### INFORMATION SUPPLIED ###
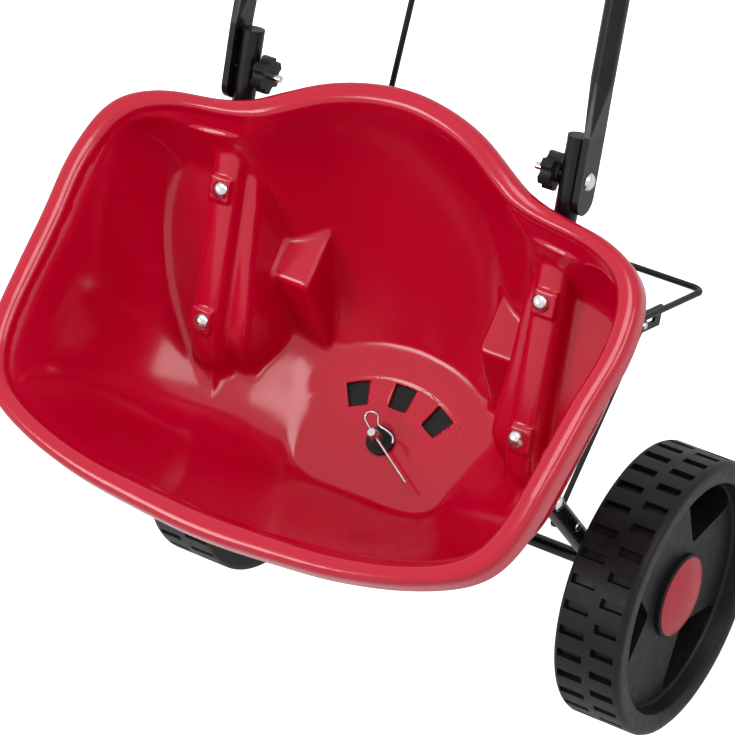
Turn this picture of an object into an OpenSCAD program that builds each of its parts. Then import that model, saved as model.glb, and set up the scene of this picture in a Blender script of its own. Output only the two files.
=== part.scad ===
// Walk-behind salt spreader: a moulded hopper on a bent-tube frame, two wheels on a live
// axle, a bevel gearbox that turns the impeller, and a push handle with a flow lever.
// All modules are drawn with the axle centre at [0, 0, 0], X along the axle and +Y to the
// handle. place() then moves them so that the origin is the centre of the footprint.

/* [Wheels] */
// Wheel diameter over the tread
wheel_d = 250; // [240:1:262]
// Width of the tread
wheel_w = 64; // [58:0.5:68]
// Distance between the outer faces of the two wheels
track_w = 486; // [480:1:500]
// Depth of the tread bars
tread_depth = 6; // [3:0.5:8]
// Tread bars in each of the two rows
tread_bars = 34; // [28:1:40]
// Radial height of the plain side ring of the wheel
side_ring = 20; // [16:0.5:24]

/* [Axle and drive] */
// Axle diameter
axle_d = 12.5; // [12:0.1:14]
// Impeller shaft diameter
shaft_d = 10; // [9:0.1:12]
// Teeth on the bevel gear that the axle carries
gear_teeth = 36; // [36, 33, 30]
// Teeth on the pinion of the impeller shaft
pinion_teeth = 12; // [12, 11, 10]
// Tooth size, as pitch diameter over teeth
gear_module = 1.6; // [1.5:0.05:1.7]
// Impeller diameter
impeller_d = 208; // [180:1:216]
// Height of the impeller plate above the axle
impeller_z = 104; // [96:1:112]

/* [Frame] */
// Outer diameter of the frame and handle tubes
tube_d = 19; // [17:0.5:20]
// Wall of the frame and handle tubes
tube_wall = 1.5; // [1:0.1:2.5]
// Clear distance between each upright and the inner face of its wheel
wheel_gap = 15; // [13:0.5:17]
// Slope of the uprights and of the handle above the horizontal
slope = 35; // [33:0.5:37]
// Length of the sloping part of an upright, from its top to the bend corner
upright_l = 278; // [272:1:282]
// Height of the bend corner above the axle
bend_z = 247; // [243:1:250]
// How far the bend corner lies behind the axle
bend_y = 12; // [8:1:14]
// Bend radius at the middle of the tube
bend_r = 45; // [35:1:55]

/* [Hopper] */
// Wall of the hopper
wall = 3.2; // [2.5:0.1:4]
// Height of the hopper floor above the axle
floor_z = 181; // [179:0.5:184]
// Height of the top of the rolled lip above the axle
rim_z = 399; // [396:1:402]
// Width of the rolled lip
lip_w = 23; // [20:0.5:25]
// Inner edge of the outlet ports, from the centre of their arc
port_in = 78; // [74:0.5:82]
// Outer edge of the outlet ports, from the centre of their arc
port_out = 99; // [96:0.5:104]
// Angle of one outlet port
port_angle = 11.6; // [9:0.1:14]

/* [Handle] */
// Length of a lower handle tube
lower_l = 470; // [420:5:520]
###
EXERCISE GOAL: Extract all of the data above without altering anything.

COMPLETE ANSWER:
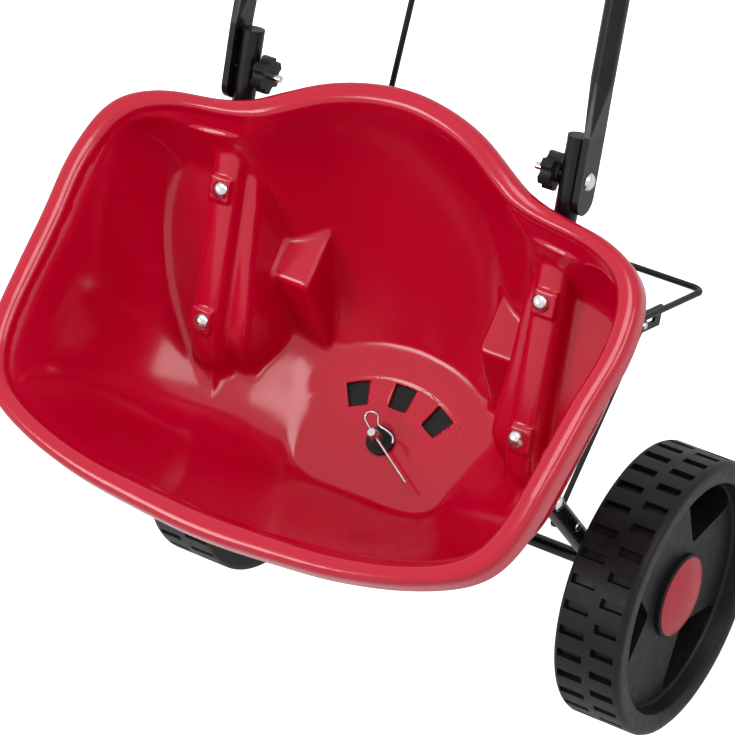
Turn this picture of an object into an OpenSCAD program that builds each of its parts. Then import that model, saved as model.glb, and set up the scene of this picture in a Blender script of its own. Output only the two files.
=== part.scad ===
// Walk-behind salt spreader: a moulded hopper on a bent-tube frame, two wheels on a live
// axle, a bevel gearbox that turns the impeller, and a push handle with a flow lever.
// All modules are drawn with the axle centre at [0, 0, 0], X along the axle and +Y to the
// handle. place() then moves them so that the origin is the centre of the footprint.

/* [Wheels] */
// Wheel diameter over the tread
wheel_d = 250; // [240:1:262]
// Width of the tread
wheel_w = 64; // [58:0.5:68]
// Distance between the outer faces of the two wheels
track_w = 486; // [480:1:500]
// Depth of the tread bars
tread_depth = 6; // [3:0.5:8]
// Tread bars in each of the two rows
tread_bars = 34; // [28:1:40]
// Radial height of the plain side ring of the wheel
side_ring = 20; // [16:0.5:24]

/* [Axle and drive] */
// Axle diameter
axle_d = 12.5; // [12:0.1:14]
// Impeller shaft diameter
shaft_d = 10; // [9:0.1:12]
// Teeth on the bevel gear that the axle carries
gear_teeth = 36; // [36, 33, 30]
// Teeth on the pinion of the impeller shaft
pinion_teeth = 12; // [12, 11, 10]
// Tooth size, as pitch diameter over teeth
gear_module = 1.6; // [1.5:0.05:1.7]
// Impeller diameter
impeller_d = 208; // [180:1:216]
// Height of the impeller plate above the axle
impeller_z = 104; // [96:1:112]

/* [Frame] */
// Outer diameter of the frame and handle tubes
tube_d = 19; // [17:0.5:20]
// Wall of the frame and handle tubes
tube_wall = 1.5; // [1:0.1:2.5]
// Clear distance between each upright and the inner face of its wheel
wheel_gap = 15; // [13:0.5:17]
// Slope of the uprights and of the handle above the horizontal
slope = 35; // [33:0.5:37]
// Length of the sloping part of an upright, from its top to the bend corner
upright_l = 278; // [272:1:282]
// Height of the bend corner above the axle
bend_z = 247; // [243:1:250]
// How far the bend corner lies behind the axle
bend_y = 12; // [8:1:14]
// Bend radius at the middle of the tube
bend_r = 45; // [35:1:55]

/* [Hopper] */
// Wall of the hopper
wall = 3.2; // [2.5:0.1:4]
// Height of the hopper floor above the axle
floor_z = 181; // [179:0.5:184]
// Height of the top of the rolled lip above the axle
rim_z = 399; // [396:1:402]
// Width of the rolled lip
lip_w = 23; // [20:0.5:25]
// Inner edge of the outlet ports, from the centre of their arc
port_in = 78; // [74:0.5:82]
// Outer edge of the outlet ports, from the centre of their arc
port_out = 99; // [96:0.5:104]
// Angle of one outlet port
port_angle = 11.6; // [9:0.1:14]

/* [Handle] */
// Length of a lower handle tube
lower_l = 470; // [420:5:520]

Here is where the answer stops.